Written by Nia Bowers

A Phone Call After Rehearsal

The Delaware Symphony Orchestra had already run through its rehearsals. The production was set, the chairs were arranged, and the musicians had gone home for the night. Then the principal cellist fell ill.

By the time the call reached Ju Hyeon Kim, there were roughly eighteen hours until curtain. She was being asked to move up to the Associate Principal chair. No additional rehearsal. No preparation buffer. Just a performance at full professional standard, in a leadership role, the following evening.

She took the position. The concert went on. Nobody in the audience knew anything had changed.

This is the reality of orchestral substitute work at the professional level, and it is a reality that Ju Hyeon Kim has built her career around. As a permanent section cellist with the Delaware Symphony Orchestra and an active substitute with the New Jersey Symphony Orchestra, Kim occupies a rare position in the American classical music world. She carries the responsibilities of a full-time orchestral musician while simultaneously remaining available for high-pressure engagements where the margin for error is essentially zero.

What Substitute Work Actually Demands

There is a version of orchestral substitute work that sounds straightforward on paper. A musician learns the repertoire, shows up, and fills a seat. The reality at the professional level is considerably more demanding than that.

Walking into an established cello section as a substitute means absorbing the section's collective sound almost immediately. Bowing choices, phrasing, intonation tendencies, the way the section follows a particular conductor's beat, all of it has to be read and matched in real time. There is no rehearsal with the specific ensemble beforehand. There is no margin to find your footing over the course of a few performances. The standard expected on the first night is the same standard expected of musicians who have played together for years.

For Kim, this demands what she describes as deep musical intuition built through rigorous preparation. Sight-reading ability at the professional level is not simply reading notes off a page. It is the capacity to process musical information, make stylistic decisions, and execute technically demanding passages simultaneously, in front of a live audience, under world-class conductors.

The Delaware emergency tested all of that at once. Moving up to the Associate Principal chair mid-production meant taking on a leadership function within the section, not just blending into it. The intonation, the bowing, the presence within the ensemble all shift when you are in that chair. Kim executed the performance without a preparation lag that anyone could detect.

How She Got to the NJSO Roster

The New Jersey Symphony Orchestra does not take substitute musicians casually. Getting onto that roster requires more than strong credentials. It requires the kind of personal validation that comes from people already working at that level.
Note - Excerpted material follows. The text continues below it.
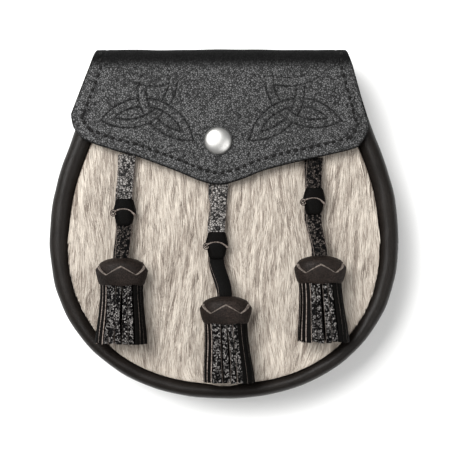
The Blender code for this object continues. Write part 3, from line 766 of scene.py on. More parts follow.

During her doctoral studies, Kim came to the attention of Jonathan Spitz, the Principal Cellist of the New Jersey Symphony Orchestra. Spitz, who has held that chair through decades of the orchestra's history, personally recommended Kim for the NJSO substitute roster. That recommendation opened the door to active participation in the orchestra's recent season.
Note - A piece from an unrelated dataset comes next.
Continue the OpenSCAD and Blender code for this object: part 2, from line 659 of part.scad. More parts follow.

In the orchestral world, that kind of endorsement carries specific weight. It is not a general compliment about someone's playing. It is a professional vouching, from a figure of established authority, that a musician can be trusted to maintain the integrity of a section at the highest level. For Kim, the NJSO work became a parallel track running alongside her permanent duties in Delaware, each role reinforcing the other.

The Broader Picture

American orchestras depend on substitute musicians in ways that rarely get discussed publicly. When audiences buy tickets to a symphony performance, they are buying a promise of consistent, professional execution regardless of what personnel shifts happen behind the scenes. The substitute roster is part of what makes that promise possible.
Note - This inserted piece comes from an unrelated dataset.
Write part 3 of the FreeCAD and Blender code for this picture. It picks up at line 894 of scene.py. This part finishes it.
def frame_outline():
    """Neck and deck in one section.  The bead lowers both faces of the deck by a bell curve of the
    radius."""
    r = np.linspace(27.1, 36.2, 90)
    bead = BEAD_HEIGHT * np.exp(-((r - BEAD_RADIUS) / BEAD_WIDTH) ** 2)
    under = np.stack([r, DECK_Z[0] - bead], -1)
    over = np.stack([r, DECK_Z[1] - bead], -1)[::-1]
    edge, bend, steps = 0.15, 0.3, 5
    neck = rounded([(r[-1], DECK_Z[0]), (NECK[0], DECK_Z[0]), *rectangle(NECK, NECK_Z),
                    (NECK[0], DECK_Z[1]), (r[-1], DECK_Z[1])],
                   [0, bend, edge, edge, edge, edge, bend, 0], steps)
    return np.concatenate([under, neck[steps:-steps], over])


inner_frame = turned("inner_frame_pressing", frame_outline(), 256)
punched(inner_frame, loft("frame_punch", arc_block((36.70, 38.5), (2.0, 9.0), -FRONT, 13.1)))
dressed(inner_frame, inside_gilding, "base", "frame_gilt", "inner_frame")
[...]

Kim's view of her own role fits directly into that picture. She frames what she does as solving a concrete problem for major musical organizations: personnel instability in high-stakes productions. When a key player cannot perform, the ensemble needs someone who can arrive, read the room, and deliver. The ability to do that reliably, across different orchestras and different repertoire, is a specific professional skill set.

It is one that takes years to develop and very few musicians can offer at the level the major orchestras actually require.

Looking Ahead

Kim's focus going forward is on deepening her presence across the East Coast orchestral circuit, continuing both her permanent role with the Delaware Symphony and her work on the NJSO substitute roster. She has also spoken about eventually mentoring emerging orchestral musicians, particularly around the realities of substitute work and what professional adaptability genuinely demands.

For now, though, the work speaks clearly enough on its own. When the call comes the night before a concert, Ju Hyeon Kim answers it.